* _Supplied material_:
::::

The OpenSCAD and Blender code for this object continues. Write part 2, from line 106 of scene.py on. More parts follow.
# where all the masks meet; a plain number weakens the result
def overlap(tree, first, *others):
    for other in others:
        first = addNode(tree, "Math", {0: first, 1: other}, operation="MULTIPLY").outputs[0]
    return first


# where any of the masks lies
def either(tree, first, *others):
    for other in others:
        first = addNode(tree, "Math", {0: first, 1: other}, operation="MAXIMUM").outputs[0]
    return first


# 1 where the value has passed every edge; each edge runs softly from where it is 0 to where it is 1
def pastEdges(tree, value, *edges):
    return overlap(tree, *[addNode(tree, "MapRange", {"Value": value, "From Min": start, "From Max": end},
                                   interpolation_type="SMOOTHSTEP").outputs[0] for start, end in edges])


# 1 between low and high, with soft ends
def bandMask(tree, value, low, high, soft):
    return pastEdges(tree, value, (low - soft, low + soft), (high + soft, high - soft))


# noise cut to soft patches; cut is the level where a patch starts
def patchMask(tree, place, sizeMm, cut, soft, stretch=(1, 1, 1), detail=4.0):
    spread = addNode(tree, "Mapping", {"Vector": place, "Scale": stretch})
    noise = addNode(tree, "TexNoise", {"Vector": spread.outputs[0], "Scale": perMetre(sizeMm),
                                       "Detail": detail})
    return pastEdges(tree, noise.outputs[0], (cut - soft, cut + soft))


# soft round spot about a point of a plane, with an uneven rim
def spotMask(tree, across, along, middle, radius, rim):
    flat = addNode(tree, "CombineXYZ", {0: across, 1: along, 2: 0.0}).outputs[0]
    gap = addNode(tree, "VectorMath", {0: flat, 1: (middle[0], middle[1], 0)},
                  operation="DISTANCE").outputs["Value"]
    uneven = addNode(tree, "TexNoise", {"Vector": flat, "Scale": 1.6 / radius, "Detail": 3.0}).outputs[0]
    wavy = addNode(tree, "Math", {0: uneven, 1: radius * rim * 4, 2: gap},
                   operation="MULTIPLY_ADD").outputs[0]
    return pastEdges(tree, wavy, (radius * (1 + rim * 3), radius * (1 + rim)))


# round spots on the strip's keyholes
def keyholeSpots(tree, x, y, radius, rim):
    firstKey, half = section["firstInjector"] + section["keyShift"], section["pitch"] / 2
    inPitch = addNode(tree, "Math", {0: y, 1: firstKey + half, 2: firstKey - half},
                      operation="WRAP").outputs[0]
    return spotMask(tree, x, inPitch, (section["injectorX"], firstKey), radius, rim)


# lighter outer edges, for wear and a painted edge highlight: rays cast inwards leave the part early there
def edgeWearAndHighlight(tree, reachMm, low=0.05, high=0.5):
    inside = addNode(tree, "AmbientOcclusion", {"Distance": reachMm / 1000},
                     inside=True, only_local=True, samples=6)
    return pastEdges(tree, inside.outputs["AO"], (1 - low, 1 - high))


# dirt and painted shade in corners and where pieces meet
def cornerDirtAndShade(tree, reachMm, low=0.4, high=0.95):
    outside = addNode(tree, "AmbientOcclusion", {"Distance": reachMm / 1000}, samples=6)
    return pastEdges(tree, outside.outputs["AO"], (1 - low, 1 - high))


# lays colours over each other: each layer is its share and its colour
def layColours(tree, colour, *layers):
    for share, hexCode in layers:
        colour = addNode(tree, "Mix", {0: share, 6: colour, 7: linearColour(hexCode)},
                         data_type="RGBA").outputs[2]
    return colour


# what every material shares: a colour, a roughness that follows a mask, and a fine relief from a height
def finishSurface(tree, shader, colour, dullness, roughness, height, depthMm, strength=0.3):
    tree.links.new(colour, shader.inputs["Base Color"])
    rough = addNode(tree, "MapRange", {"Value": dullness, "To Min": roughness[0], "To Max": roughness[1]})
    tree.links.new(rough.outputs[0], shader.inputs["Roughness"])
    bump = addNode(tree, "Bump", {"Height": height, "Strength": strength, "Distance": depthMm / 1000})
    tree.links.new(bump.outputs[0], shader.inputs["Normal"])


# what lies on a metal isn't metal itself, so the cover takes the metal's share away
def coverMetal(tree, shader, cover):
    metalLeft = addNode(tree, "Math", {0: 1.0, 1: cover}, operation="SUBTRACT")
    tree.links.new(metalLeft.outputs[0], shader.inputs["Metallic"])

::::

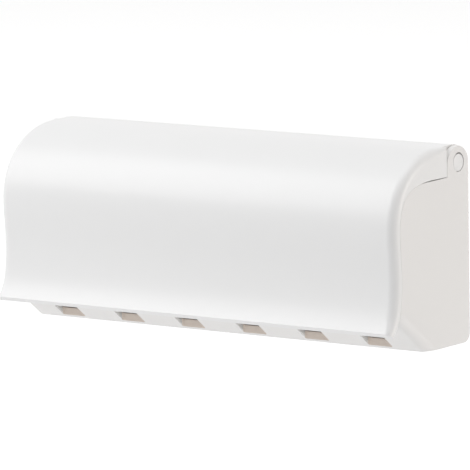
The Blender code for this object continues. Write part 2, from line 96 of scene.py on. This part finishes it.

::::

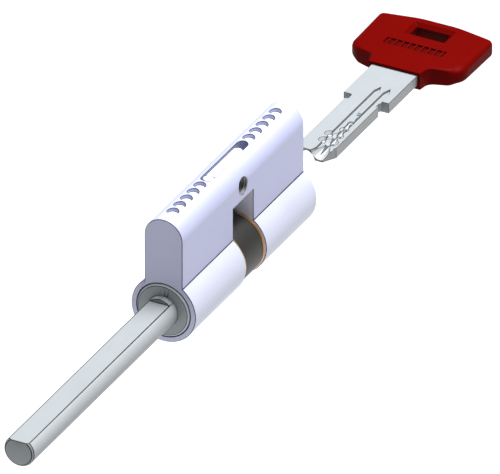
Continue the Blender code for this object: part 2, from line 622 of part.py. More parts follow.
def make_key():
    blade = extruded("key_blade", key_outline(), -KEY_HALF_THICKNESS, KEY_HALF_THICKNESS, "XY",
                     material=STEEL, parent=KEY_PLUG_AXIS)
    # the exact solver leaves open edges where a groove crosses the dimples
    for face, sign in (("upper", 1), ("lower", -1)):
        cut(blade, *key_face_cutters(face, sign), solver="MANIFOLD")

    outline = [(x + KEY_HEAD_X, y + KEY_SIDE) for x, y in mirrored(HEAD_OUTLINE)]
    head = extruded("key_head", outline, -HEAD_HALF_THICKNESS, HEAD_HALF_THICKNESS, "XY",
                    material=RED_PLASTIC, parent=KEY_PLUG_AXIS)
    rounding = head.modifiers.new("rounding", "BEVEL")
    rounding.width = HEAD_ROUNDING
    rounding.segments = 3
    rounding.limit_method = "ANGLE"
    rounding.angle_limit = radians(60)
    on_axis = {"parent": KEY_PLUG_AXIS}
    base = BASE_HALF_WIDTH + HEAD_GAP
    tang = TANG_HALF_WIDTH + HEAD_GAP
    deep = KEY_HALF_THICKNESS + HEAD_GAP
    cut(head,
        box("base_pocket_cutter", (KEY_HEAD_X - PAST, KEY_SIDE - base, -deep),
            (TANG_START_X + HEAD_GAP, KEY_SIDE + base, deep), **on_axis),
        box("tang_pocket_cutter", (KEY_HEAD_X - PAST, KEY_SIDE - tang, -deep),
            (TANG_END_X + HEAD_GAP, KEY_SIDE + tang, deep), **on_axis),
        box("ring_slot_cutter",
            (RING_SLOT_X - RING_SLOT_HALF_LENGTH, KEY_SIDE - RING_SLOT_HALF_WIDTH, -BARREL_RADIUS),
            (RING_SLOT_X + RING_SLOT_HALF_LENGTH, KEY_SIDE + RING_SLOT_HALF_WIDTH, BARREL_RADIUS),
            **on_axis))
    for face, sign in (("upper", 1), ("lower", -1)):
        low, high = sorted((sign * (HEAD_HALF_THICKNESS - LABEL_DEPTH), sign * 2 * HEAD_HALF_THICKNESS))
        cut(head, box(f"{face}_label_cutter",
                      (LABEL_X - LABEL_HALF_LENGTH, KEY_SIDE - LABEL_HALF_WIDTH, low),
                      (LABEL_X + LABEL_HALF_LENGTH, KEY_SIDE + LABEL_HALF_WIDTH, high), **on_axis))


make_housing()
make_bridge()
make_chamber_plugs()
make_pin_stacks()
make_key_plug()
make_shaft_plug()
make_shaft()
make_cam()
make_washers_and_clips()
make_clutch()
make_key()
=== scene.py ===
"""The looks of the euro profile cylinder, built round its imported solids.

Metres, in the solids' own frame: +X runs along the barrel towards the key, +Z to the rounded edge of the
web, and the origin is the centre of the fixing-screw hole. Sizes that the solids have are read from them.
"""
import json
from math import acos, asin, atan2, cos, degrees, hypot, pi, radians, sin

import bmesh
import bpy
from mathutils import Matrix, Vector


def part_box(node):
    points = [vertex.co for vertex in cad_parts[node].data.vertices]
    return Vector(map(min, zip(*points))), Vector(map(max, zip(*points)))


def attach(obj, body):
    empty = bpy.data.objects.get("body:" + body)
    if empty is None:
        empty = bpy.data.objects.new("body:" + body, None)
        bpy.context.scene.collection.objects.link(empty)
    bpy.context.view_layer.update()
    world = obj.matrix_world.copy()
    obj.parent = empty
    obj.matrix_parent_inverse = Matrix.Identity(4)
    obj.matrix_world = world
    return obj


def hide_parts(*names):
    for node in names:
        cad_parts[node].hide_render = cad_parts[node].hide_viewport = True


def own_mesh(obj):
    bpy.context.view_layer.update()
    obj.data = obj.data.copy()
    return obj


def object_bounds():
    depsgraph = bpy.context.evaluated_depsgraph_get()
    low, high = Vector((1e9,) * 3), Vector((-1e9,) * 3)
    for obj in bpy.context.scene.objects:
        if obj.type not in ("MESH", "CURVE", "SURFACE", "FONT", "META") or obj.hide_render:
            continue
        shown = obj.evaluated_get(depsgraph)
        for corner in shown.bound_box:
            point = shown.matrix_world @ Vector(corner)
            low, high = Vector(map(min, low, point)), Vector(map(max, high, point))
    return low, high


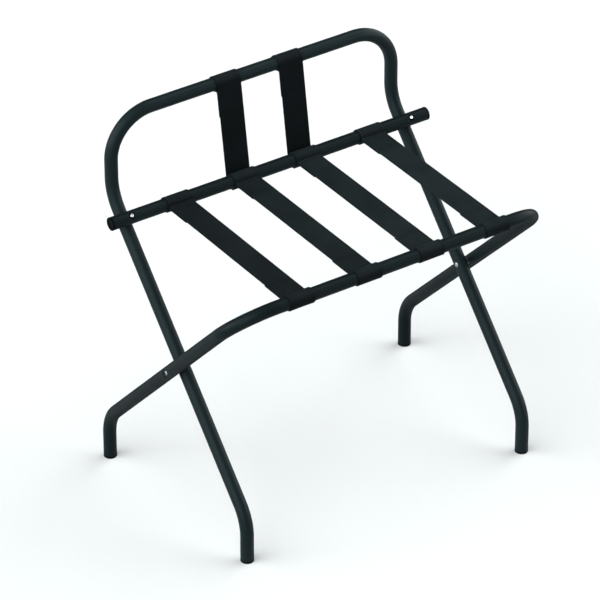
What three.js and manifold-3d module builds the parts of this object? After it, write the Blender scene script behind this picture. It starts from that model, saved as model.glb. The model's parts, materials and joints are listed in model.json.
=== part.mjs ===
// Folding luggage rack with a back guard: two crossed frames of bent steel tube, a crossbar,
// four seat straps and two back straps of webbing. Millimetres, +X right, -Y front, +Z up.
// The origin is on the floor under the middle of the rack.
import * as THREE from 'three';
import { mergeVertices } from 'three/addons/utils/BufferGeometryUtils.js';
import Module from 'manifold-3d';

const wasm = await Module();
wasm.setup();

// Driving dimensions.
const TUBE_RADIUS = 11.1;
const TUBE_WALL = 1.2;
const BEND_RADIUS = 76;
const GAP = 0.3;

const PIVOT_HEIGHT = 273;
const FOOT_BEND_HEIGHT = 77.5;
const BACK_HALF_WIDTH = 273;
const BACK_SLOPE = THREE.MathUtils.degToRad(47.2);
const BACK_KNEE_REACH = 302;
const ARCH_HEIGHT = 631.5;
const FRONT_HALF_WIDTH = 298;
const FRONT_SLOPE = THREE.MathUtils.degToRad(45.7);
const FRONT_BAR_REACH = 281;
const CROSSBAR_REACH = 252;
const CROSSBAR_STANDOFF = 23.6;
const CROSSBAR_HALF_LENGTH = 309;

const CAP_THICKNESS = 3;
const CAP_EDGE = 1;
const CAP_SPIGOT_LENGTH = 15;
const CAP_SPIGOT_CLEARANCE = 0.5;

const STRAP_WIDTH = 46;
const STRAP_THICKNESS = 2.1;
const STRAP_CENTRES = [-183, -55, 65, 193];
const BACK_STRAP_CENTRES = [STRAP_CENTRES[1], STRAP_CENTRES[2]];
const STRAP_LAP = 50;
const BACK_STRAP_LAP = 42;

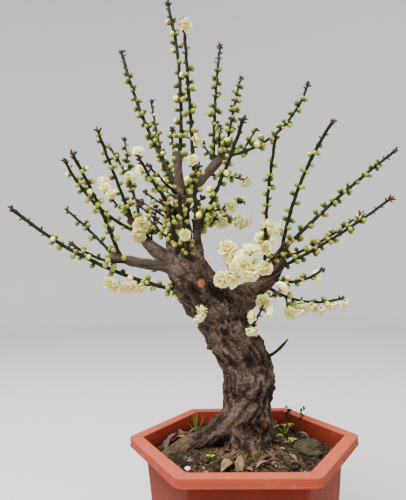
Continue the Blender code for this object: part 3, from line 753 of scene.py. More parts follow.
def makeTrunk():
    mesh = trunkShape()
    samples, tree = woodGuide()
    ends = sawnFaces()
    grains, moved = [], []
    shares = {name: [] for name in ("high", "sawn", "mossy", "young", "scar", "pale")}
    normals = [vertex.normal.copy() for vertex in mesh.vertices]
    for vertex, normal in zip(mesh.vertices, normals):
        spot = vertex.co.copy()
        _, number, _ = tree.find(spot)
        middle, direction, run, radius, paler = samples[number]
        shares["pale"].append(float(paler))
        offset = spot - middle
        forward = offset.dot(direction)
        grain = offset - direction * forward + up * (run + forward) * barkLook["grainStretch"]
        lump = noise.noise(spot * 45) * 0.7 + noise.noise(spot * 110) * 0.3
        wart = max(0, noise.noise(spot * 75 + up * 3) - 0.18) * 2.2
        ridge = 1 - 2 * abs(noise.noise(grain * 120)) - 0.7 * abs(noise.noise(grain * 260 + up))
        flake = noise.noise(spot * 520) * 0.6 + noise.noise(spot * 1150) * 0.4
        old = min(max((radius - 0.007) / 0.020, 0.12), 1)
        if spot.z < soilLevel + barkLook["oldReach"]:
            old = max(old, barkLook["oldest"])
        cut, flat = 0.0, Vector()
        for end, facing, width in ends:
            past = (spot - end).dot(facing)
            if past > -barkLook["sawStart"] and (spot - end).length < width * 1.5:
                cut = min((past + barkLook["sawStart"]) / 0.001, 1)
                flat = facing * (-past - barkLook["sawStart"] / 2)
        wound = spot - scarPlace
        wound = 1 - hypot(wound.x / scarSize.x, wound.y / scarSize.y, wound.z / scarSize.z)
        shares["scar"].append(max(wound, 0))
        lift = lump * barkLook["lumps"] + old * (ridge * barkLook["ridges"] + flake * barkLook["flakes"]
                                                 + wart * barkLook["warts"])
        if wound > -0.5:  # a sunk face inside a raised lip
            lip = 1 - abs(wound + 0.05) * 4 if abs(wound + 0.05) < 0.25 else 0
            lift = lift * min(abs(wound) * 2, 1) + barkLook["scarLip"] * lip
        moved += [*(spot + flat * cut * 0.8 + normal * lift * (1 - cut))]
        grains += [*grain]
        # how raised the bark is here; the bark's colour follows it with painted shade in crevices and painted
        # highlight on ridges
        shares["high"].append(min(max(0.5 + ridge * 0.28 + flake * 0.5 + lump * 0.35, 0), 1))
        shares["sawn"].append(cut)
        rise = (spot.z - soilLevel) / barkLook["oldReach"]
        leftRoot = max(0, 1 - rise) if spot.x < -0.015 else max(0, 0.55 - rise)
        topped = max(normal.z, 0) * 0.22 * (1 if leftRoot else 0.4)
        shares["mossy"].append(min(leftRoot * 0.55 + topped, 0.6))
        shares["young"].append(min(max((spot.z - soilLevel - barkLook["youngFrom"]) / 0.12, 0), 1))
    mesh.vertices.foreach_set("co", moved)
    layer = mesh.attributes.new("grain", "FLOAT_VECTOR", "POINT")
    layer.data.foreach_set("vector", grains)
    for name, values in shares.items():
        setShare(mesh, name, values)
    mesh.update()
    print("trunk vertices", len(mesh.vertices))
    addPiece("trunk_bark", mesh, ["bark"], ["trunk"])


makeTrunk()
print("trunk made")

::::

* _Goal of the exercise_: Reproduce exactly the lines from the line with "make_housing()" through the line with "points = [vertex.co", both end lines included, and only those lines.

* _Problem solution_:
make_housing()
make_bridge()
make_chamber_plugs()
make_pin_stacks()
make_key_plug()
make_shaft_plug()
make_shaft()
make_cam()
make_washers_and_clips()
make_clutch()
make_key()
=== scene.py ===
"""The looks of the euro profile cylinder, built round its imported solids.

Metres, in the solids' own frame: +X runs along the barrel towards the key, +Z to the rounded edge of the
web, and the origin is the centre of the fixing-screw hole. Sizes that the solids have are read from them.
"""
import json
from math import acos, asin, atan2, cos, degrees, hypot, pi, radians, sin

import bmesh
import bpy
from mathutils import Matrix, Vector


def part_box(node):
    points = [vertex.co for vertex in cad_parts[node].data.vertices]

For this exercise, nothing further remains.